◆ What is asked
Reproduce the material in full, exactly as written.

◆ Supplied data
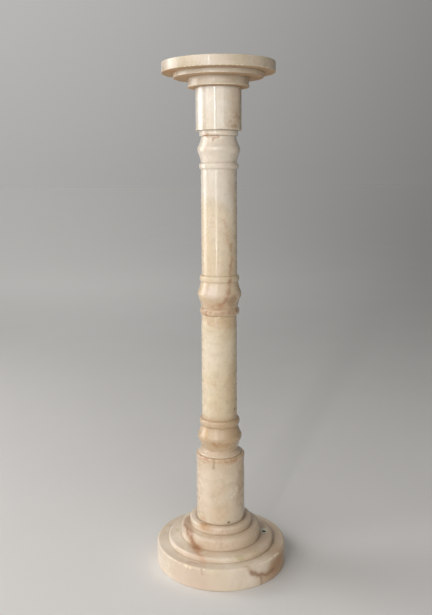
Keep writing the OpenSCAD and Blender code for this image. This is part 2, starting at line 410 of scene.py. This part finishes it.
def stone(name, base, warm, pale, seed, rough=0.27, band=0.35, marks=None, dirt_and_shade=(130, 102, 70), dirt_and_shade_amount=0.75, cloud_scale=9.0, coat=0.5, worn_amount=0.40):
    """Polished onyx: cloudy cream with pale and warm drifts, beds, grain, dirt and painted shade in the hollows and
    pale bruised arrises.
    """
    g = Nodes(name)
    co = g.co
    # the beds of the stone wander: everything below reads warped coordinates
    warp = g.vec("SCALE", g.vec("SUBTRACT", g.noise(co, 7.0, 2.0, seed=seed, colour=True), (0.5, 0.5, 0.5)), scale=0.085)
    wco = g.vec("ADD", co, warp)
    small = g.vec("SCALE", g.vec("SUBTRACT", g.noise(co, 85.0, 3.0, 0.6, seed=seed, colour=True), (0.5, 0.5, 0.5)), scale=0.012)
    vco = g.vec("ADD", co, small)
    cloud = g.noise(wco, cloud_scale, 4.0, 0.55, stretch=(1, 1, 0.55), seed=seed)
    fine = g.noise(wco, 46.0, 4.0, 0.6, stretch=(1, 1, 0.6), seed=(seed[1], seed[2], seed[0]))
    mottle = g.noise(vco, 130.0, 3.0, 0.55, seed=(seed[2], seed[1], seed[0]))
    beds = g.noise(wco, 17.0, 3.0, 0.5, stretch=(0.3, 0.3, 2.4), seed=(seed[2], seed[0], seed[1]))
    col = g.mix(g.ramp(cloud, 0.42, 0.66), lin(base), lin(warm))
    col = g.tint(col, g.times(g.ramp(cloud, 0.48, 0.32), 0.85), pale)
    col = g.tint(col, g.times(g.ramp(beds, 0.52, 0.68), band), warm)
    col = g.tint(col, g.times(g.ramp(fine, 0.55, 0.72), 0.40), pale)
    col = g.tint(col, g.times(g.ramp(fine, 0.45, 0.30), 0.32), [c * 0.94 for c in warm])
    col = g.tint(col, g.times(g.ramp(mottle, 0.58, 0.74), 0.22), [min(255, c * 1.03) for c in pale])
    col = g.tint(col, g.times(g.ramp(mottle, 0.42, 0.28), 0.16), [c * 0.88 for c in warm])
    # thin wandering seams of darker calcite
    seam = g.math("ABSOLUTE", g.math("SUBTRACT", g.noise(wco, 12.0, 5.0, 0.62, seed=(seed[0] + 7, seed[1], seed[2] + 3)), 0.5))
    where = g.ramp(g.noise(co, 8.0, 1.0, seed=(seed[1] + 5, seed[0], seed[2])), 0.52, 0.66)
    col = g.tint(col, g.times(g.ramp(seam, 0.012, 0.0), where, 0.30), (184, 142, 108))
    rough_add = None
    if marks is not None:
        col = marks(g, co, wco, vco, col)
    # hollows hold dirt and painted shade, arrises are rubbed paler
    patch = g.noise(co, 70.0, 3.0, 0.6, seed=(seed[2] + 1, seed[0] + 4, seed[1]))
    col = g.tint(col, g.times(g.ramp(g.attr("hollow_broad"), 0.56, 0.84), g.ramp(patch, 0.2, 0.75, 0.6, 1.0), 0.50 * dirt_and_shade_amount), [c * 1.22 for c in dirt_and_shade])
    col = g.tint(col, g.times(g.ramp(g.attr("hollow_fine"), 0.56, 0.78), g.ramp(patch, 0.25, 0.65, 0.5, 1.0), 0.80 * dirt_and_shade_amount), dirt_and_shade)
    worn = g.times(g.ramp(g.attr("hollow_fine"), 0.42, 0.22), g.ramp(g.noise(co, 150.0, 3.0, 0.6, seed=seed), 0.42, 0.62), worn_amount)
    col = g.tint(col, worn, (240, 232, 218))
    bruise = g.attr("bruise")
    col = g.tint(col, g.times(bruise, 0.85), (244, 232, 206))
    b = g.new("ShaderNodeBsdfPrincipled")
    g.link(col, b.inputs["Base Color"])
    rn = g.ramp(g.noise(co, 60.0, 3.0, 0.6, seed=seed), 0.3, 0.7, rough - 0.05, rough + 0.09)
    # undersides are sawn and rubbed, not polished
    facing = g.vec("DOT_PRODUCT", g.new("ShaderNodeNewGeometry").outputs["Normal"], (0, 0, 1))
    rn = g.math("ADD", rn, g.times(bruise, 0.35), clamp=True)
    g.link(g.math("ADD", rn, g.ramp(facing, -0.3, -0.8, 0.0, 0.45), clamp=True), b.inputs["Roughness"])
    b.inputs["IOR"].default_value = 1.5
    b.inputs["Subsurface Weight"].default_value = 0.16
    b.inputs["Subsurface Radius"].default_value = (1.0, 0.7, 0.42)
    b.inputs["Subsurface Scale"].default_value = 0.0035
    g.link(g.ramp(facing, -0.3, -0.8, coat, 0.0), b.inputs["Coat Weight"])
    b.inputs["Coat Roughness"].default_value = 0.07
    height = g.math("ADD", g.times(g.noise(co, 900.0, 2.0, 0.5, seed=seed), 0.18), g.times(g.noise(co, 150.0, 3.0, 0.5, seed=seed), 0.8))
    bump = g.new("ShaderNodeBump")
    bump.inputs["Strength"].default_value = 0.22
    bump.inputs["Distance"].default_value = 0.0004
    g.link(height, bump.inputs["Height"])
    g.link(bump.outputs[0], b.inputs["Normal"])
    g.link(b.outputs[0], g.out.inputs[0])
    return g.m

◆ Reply
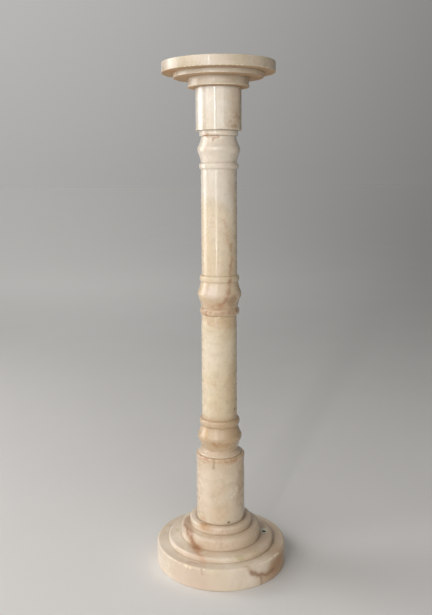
Keep writing the OpenSCAD and Blender code for this image. This is part 2, starting at line 410 of scene.py. This part finishes it.
def stone(name, base, warm, pale, seed, rough=0.27, band=0.35, marks=None, dirt_and_shade=(130, 102, 70), dirt_and_shade_amount=0.75, cloud_scale=9.0, coat=0.5, worn_amount=0.40):
    """Polished onyx: cloudy cream with pale and warm drifts, beds, grain, dirt and painted shade in the hollows and
    pale bruised arrises.
    """
    g = Nodes(name)
    co = g.co
    # the beds of the stone wander: everything below reads warped coordinates
    warp = g.vec("SCALE", g.vec("SUBTRACT", g.noise(co, 7.0, 2.0, seed=seed, colour=True), (0.5, 0.5, 0.5)), scale=0.085)
    wco = g.vec("ADD", co, warp)
    small = g.vec("SCALE", g.vec("SUBTRACT", g.noise(co, 85.0, 3.0, 0.6, seed=seed, colour=True), (0.5, 0.5, 0.5)), scale=0.012)
    vco = g.vec("ADD", co, small)
    cloud = g.noise(wco, cloud_scale, 4.0, 0.55, stretch=(1, 1, 0.55), seed=seed)
    fine = g.noise(wco, 46.0, 4.0, 0.6, stretch=(1, 1, 0.6), seed=(seed[1], seed[2], seed[0]))
    mottle = g.noise(vco, 130.0, 3.0, 0.55, seed=(seed[2], seed[1], seed[0]))
    beds = g.noise(wco, 17.0, 3.0, 0.5, stretch=(0.3, 0.3, 2.4), seed=(seed[2], seed[0], seed[1]))
    col = g.mix(g.ramp(cloud, 0.42, 0.66), lin(base), lin(warm))
    col = g.tint(col, g.times(g.ramp(cloud, 0.48, 0.32), 0.85), pale)
    col = g.tint(col, g.times(g.ramp(beds, 0.52, 0.68), band), warm)
    col = g.tint(col, g.times(g.ramp(fine, 0.55, 0.72), 0.40), pale)
    col = g.tint(col, g.times(g.ramp(fine, 0.45, 0.30), 0.32), [c * 0.94 for c in warm])
    col = g.tint(col, g.times(g.ramp(mottle, 0.58, 0.74), 0.22), [min(255, c * 1.03) for c in pale])
    col = g.tint(col, g.times(g.ramp(mottle, 0.42, 0.28), 0.16), [c * 0.88 for c in warm])
    # thin wandering seams of darker calcite
    seam = g.math("ABSOLUTE", g.math("SUBTRACT", g.noise(wco, 12.0, 5.0, 0.62, seed=(seed[0] + 7, seed[1], seed[2] + 3)), 0.5))
    where = g.ramp(g.noise(co, 8.0, 1.0, seed=(seed[1] + 5, seed[0], seed[2])), 0.52, 0.66)
    col = g.tint(col, g.times(g.ramp(seam, 0.012, 0.0), where, 0.30), (184, 142, 108))
    rough_add = None
    if marks is not None:
        col = marks(g, co, wco, vco, col)
    # hollows hold dirt and painted shade, arrises are rubbed paler
    patch = g.noise(co, 70.0, 3.0, 0.6, seed=(seed[2] + 1, seed[0] + 4, seed[1]))
    col = g.tint(col, g.times(g.ramp(g.attr("hollow_broad"), 0.56, 0.84), g.ramp(patch, 0.2, 0.75, 0.6, 1.0), 0.50 * dirt_and_shade_amount), [c * 1.22 for c in dirt_and_shade])
    col = g.tint(col, g.times(g.ramp(g.attr("hollow_fine"), 0.56, 0.78), g.ramp(patch, 0.25, 0.65, 0.5, 1.0), 0.80 * dirt_and_shade_amount), dirt_and_shade)
    worn = g.times(g.ramp(g.attr("hollow_fine"), 0.42, 0.22), g.ramp(g.noise(co, 150.0, 3.0, 0.6, seed=seed), 0.42, 0.62), worn_amount)
    col = g.tint(col, worn, (240, 232, 218))
    bruise = g.attr("bruise")
    col = g.tint(col, g.times(bruise, 0.85), (244, 232, 206))
    b = g.new("ShaderNodeBsdfPrincipled")
    g.link(col, b.inputs["Base Color"])
    rn = g.ramp(g.noise(co, 60.0, 3.0, 0.6, seed=seed), 0.3, 0.7, rough - 0.05, rough + 0.09)
    # undersides are sawn and rubbed, not polished
    facing = g.vec("DOT_PRODUCT", g.new("ShaderNodeNewGeometry").outputs["Normal"], (0, 0, 1))
    rn = g.math("ADD", rn, g.times(bruise, 0.35), clamp=True)
    g.link(g.math("ADD", rn, g.ramp(facing, -0.3, -0.8, 0.0, 0.45), clamp=True), b.inputs["Roughness"])
    b.inputs["IOR"].default_value = 1.5
    b.inputs["Subsurface Weight"].default_value = 0.16
    b.inputs["Subsurface Radius"].default_value = (1.0, 0.7, 0.42)
    b.inputs["Subsurface Scale"].default_value = 0.0035
    g.link(g.ramp(facing, -0.3, -0.8, coat, 0.0), b.inputs["Coat Weight"])
    b.inputs["Coat Roughness"].default_value = 0.07
    height = g.math("ADD", g.times(g.noise(co, 900.0, 2.0, 0.5, seed=seed), 0.18), g.times(g.noise(co, 150.0, 3.0, 0.5, seed=seed), 0.8))
    bump = g.new("ShaderNodeBump")
    bump.inputs["Strength"].default_value = 0.22
    bump.inputs["Distance"].default_value = 0.0004
    g.link(height, bump.inputs["Height"])
    g.link(bump.outputs[0], b.inputs["Normal"])
    g.link(b.outputs[0], g.out.inputs[0])
    return g.m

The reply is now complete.